October 29, 2011–January 15, 2012
Organized by the High Museum of Art, this special installation features works from four distinct projects, including Struth’s Museum Photographs series, in which he focused on museum visitors’ interactions with the artwork, his Paradise series, which depicts the inner depths of jungles around the world, his Portraits series, which offers emotionally complex scenes of tight family units within their own homes, and his most recent work documenting the structural intricacies of techno-industrial spaces that takes the viewer deep into normally inaccessible industrial and scientific territory. Shown at left, the Stellerator Wendelstein 7-X Detail Max Planck IPP, Greifswald, Germany, taken within a German nuclear facility, presents an overwhelming mix of metal and wire in monumental scale, thus inspiring visual wonder of the technological realm. Together, the prints on view demonstrate Struth’s interest in tightly structured, intellectual, and psychologically charged work.

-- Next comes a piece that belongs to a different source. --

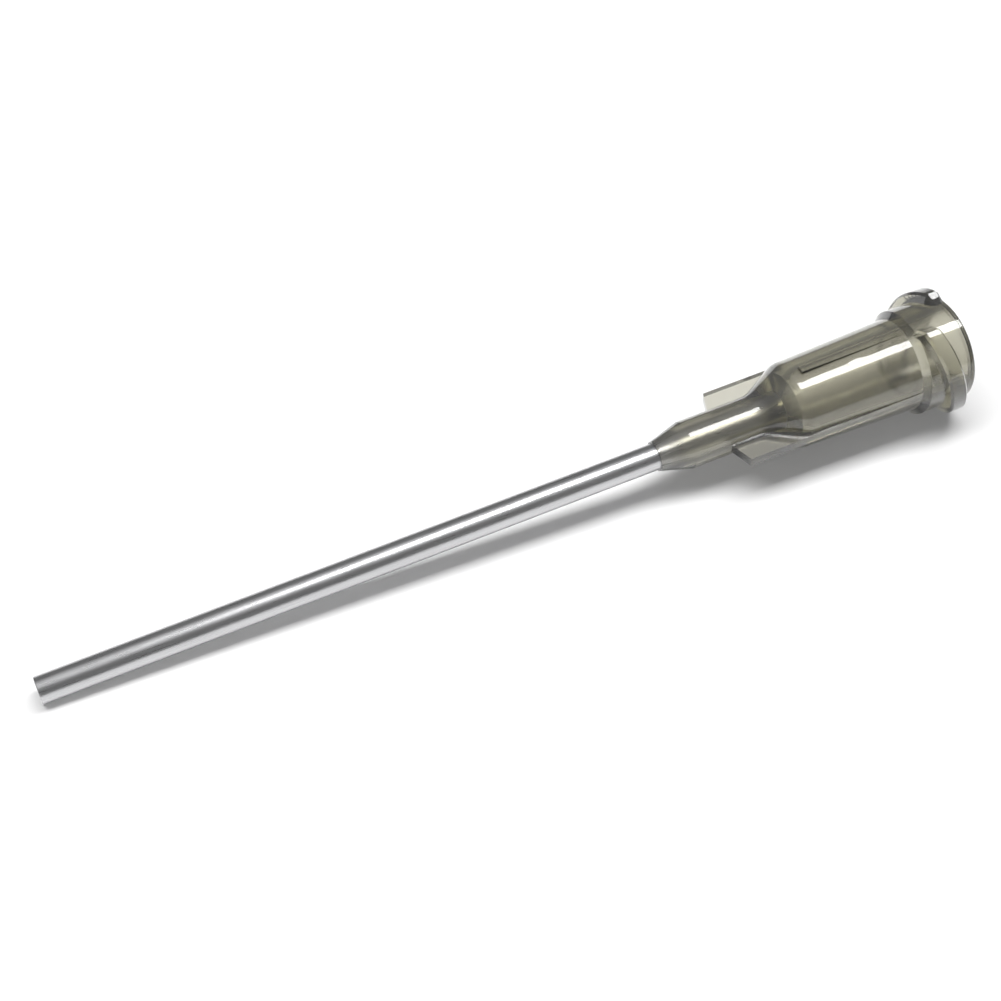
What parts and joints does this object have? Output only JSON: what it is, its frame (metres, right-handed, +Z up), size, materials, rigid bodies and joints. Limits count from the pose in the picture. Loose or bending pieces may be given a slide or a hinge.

Born in 1954 in Geldern, Germany, artist Thomas Struth is widely recognized and celebrated for his work in large-format photography. Struth began his artistic studies by training under Gerhard Richter and Bernd and Hilla Becher at the Kunstakademie Düsseldorf during the years of 1973-1980. Initially drawn to painting, Struth turned fully to photography in 1976 and began creating large-scale prints. His skillfully composed images document subjects in a detailed fashion while simultaneously framing a space ripe for contemplation.